Occupation then is a huge barrier to dialogue and understanding between Muslims and people in the West. Occupation however is part and parcel of a bigger phenomenon: the hegemonic power of the US ands its allies. Hegemony, in all its manifestations - from its military dimension to its cultural embodiment - negates any endeavour to develop empathy between the two civilizations. The vast majority of Muslims in the Middle East are acutely aware of what motivates US led hegemony especially as it impacts upon them. It is because of the US desire to control oil and to strengthen the position of Israel that the Middle East is at the top of the US's hegemonic agenda. What many do not know is that the US helmed quest for global hegemony is also driven by the determination to preserve and enhance corporate, casino, consumer (3C) capitalism.

Needless to say, US hegemony will have to end if understanding and empathy are to replace the prevailing distrust and animosity between the West, specifically the US, and the Muslim world, particularly those who live in the Middle East. Muslims, like other victims of hegemony, notably the people of Latin America, will continue to resist hegemony.

They should not however resort to violence. For violence, especially if it targets civilians, debases the struggle against hegemony. It allows the hegemon, with its control over the global media, to tarnish the public image of the resister. Besides, violence by its very nature is a repudiation of dialogue and engagement.

Of course, even if there was no hegemony and no violence as a reaction to hegemony, there would still be hurdles in the path of dialogue between Islamic and Western civilizations. Most of these hurdles are internal to both civilizations. Within the Muslim world, there are groups that are guilty of religious exclusivism which obstructs dialogue.

They provide such narrow, dogmatic interpretations to Islamic teachings in matters pertaining to non-Muslim minorities, the status of women, certain cultural and social practices and in the application of shariah (Islamic Law), that they alienate not just the non-Muslims but also a significant segment of the Muslim community. Mainstream Western society, in spite of its espousal of universal values and human rights, remains suspicious of 'The Other', especially the Muslim Other.

This prejudiced attitude towards the Muslim is to some extent the product of more than a thousand years of history milestoned by calamities such as the crusades and colonialism.

This is why it is important that both the West and the Muslim world undertake to examine themselves critically, while engaging in dialogue with the other.
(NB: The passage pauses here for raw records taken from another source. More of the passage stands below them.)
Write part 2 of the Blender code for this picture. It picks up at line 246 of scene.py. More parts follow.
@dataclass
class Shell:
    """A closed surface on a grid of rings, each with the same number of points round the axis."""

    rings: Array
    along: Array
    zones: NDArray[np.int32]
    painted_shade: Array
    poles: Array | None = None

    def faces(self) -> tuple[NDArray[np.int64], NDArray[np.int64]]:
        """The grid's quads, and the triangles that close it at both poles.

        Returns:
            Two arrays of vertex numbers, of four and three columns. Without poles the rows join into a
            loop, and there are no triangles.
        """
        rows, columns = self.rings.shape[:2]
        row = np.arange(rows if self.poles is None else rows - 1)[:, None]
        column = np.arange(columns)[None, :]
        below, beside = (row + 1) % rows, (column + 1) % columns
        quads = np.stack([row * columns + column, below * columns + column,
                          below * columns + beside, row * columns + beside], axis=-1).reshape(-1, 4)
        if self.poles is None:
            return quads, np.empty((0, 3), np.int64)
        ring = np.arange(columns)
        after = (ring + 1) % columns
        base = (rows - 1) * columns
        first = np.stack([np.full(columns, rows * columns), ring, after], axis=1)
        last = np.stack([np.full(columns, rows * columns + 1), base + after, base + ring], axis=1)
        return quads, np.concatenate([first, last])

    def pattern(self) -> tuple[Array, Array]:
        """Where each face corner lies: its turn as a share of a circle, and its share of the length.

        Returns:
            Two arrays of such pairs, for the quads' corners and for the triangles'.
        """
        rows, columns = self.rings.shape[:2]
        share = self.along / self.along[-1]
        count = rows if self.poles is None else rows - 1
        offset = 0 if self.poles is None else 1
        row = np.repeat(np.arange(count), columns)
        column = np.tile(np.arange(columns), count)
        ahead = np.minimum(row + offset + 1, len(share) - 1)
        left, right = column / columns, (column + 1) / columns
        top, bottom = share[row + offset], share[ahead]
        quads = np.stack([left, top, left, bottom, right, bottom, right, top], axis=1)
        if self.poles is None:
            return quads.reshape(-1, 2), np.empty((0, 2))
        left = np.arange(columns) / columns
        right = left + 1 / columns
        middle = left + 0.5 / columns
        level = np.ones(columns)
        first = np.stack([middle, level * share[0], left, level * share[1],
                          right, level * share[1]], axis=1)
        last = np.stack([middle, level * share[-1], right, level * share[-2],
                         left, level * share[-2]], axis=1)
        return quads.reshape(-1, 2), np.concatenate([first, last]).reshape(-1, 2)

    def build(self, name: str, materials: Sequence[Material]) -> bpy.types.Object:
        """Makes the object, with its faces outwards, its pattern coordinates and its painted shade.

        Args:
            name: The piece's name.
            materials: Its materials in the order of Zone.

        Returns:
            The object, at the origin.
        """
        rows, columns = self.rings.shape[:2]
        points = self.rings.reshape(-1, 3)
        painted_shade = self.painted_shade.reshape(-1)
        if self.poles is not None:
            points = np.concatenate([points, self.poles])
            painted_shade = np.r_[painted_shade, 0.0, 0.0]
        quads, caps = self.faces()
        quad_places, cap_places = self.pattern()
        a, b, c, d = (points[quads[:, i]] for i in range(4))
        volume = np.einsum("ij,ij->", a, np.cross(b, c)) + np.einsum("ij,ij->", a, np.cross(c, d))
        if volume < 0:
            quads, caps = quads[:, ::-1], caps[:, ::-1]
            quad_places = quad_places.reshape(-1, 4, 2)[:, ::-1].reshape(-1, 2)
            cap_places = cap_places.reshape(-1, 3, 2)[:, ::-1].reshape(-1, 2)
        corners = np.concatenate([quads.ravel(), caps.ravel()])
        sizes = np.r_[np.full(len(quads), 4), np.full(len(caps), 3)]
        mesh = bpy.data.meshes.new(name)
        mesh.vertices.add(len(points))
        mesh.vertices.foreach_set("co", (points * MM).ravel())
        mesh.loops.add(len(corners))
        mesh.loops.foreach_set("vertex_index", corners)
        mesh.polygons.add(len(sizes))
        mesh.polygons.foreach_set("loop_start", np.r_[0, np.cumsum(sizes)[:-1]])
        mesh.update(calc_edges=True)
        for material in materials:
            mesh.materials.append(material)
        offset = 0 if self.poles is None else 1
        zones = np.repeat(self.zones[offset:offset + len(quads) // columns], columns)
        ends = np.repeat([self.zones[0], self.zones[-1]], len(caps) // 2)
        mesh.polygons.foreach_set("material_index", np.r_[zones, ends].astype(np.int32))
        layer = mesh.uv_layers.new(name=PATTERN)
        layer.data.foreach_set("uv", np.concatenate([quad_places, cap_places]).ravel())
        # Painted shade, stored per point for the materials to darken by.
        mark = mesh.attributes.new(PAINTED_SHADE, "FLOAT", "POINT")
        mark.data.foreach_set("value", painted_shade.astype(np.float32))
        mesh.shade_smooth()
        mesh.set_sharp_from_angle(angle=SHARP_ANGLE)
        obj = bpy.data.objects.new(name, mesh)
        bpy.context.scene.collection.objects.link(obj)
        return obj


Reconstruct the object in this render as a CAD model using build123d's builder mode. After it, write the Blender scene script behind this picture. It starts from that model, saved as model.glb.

Introspection is vital at this juncture for it is only through a critical re-assessment of one's own attitudes and worldviews that one would be able to understand and empathize with the other. In other words, to reach out one has to reach within.

Are there groups in the West and the Muslim world who are looking at themselves critically while seeking to engage the other? There are. In both Europe and North America, there are secular and religious groups which are totally opposed to US led hegemony and are, at the same time, dialoguing with Muslims in their midst and those who are living in the Muslim heartlands of the Middle East, Africa and Asia. Similarly, there are more and more Muslims in Asia, Africa and the Middle East who are not only critical of US hegemony but are also conscious of the shortcomings in their own societies, including the way in which religion is understood and practised.

It is these groups which are capable of forging a genuine bond of empathy between the West and the Muslim world.